Why the Next 10 Years of Edtech Will Crush the Last 10
With some of the biggest names in technology focusing their creative and financial assets on education, edtech will be at the forefront of education reform over the next decade. Bill Gates is investing billions and Mark Zuckerberg 100’s of millions, into the future of learning. We expect Edtech to transform the way we teach and learn.
Standardized testing and core standards are not going away, so many educators are turning to edtech to help them negotiate the demands of this exacting system. There is a growing relationship between these core standards and the personalized learning initiatives being funded by Gates and Zuckerberg. With these big investors at the table, educators are hopeful that the influx of edtech will move well beyond achieving benchmarks on standardized tests
Inventive Edtech and Personalized Learning
Adaptive learning will personalize learning in our classrooms. Adaptive education, at its best, is using technology to measure a student’s strengths and weaknesses and then adapting their education accordingly. When the goal of adaptive education is to develop the student, not meet pre-established standards, then real education can take place.
Blended Education is another technique growing in significance. Classrooms will see an increase in the use of technology blended with traditional student-teacher interaction. Driven by algorithms; students will be placed in groups and given assignments. Students will often work collaboratively, broken into groups through a calculation of strengths, weaknesses, and interests.
A tech-created schedule will move students through the day according to progress, focus, and interest while integrating each person’s needs with the needs of the class as a whole. Teachers will float from group to group as the face-to-face tutor and coach and periodically teach a lesson. NPR reviews this type of classroom this report, Meet the Classroom of the Future. Do you see it?
Envisioning the Classroom of the Future
Imagine the hands-on fun and learning that happens at play stations throughout a preschool room, then add some really cool edtech tools like an earthquake table, cutting laser, high-tech microscopes, or 3-D printer. Then give the students real-life research to complete. Now you have imagined a makerspace, a blended workspace growing in popularity.
A makerspace is a shared learning experience long used in the Maker Culture, but now being honed for classrooms. They combine DIY crafts, manufacturing, engineering, and technology. Makerspaces are not limited to K12; Colleges are developing maker spaces to prepare students to solve real life problems. These stations can be mobile and shared, to decrease the cost.
Makerspaces fit well into the growing trends of Project Based Learning and Deeper Learning. Project-based Learning is learning which happens as students complete authentic projects. Deeper Learning is the process in which students meet and work with other students from around the world (Global Collaboration) as well as with experts in the field, through the use of technology.
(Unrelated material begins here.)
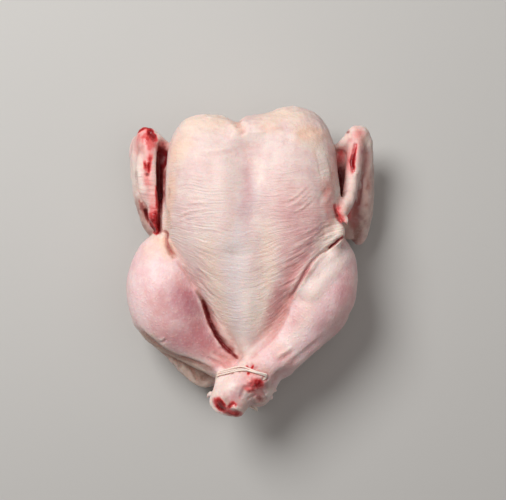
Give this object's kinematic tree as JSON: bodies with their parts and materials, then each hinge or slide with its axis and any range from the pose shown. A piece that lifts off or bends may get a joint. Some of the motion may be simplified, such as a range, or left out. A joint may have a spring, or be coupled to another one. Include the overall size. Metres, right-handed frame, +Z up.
{
  "type": "whole raw chicken",
  "caption": "Whole raw chicken lying on its back, wings folded flat at its sides, drumsticks crossed over the vent and held by an elastic tie.",
  "frame": {"origin": "on the surface that the bird lies on, under the middle of its bounding box", "axes": "+Z up, with the breast on top; +Y towards the neck end, the tail and the crossed legs towards -Y; +X towards the bird's wing on the viewer's right when seen from above with the neck end up"},
  "size_m": [0.2, 0.247, 0.098],
  "materials": {
    "skin": "raw poultry skin: pale pink and cream, moist, finely pimpled and wrinkled",
    "tie": "thin off-white elastic cord"
  },
  "bodies": {
    "root": {"chicken": "skin", "leg_tie": "tie"}
  },
  "joints": []
}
STEAM, Virtual, Augmented…Enhancing Reality
Budget cuts in the arts have limited these subjects to “specials,” offered weekly, but ‘the right brain is a terrible thing to waste.’ The right brain is the birthplace of innovation, and that is what STEM is all about. STEAM is the integration of the arts into STEM. Edweek offers this overview of STEAM education, and in this clip of the Landfill Harmonic from Paraguay we see and hear the beauty the addition of the Arts adds to STEM.
Finally, we look at the exciting use of virtual and augmented reality in the classroom. Techtimes gives an overview of virtual reality and augmented reality. You can be sure that the blended classroom will make use of these fabulous tools. The virtual reality experience is separate from reality (think goggles or helmet). With augmented reality, virtual reality interacts with the real world. For example, studying the night sky in real-time with a virtual overlay.
Imagining the edtech reformation of education we will see over the next 10 years; you may feel like you are falling through the rabbit hole. But don’t be frightened, just buckle-up and enjoy the fall into the brilliant future of edtech and education.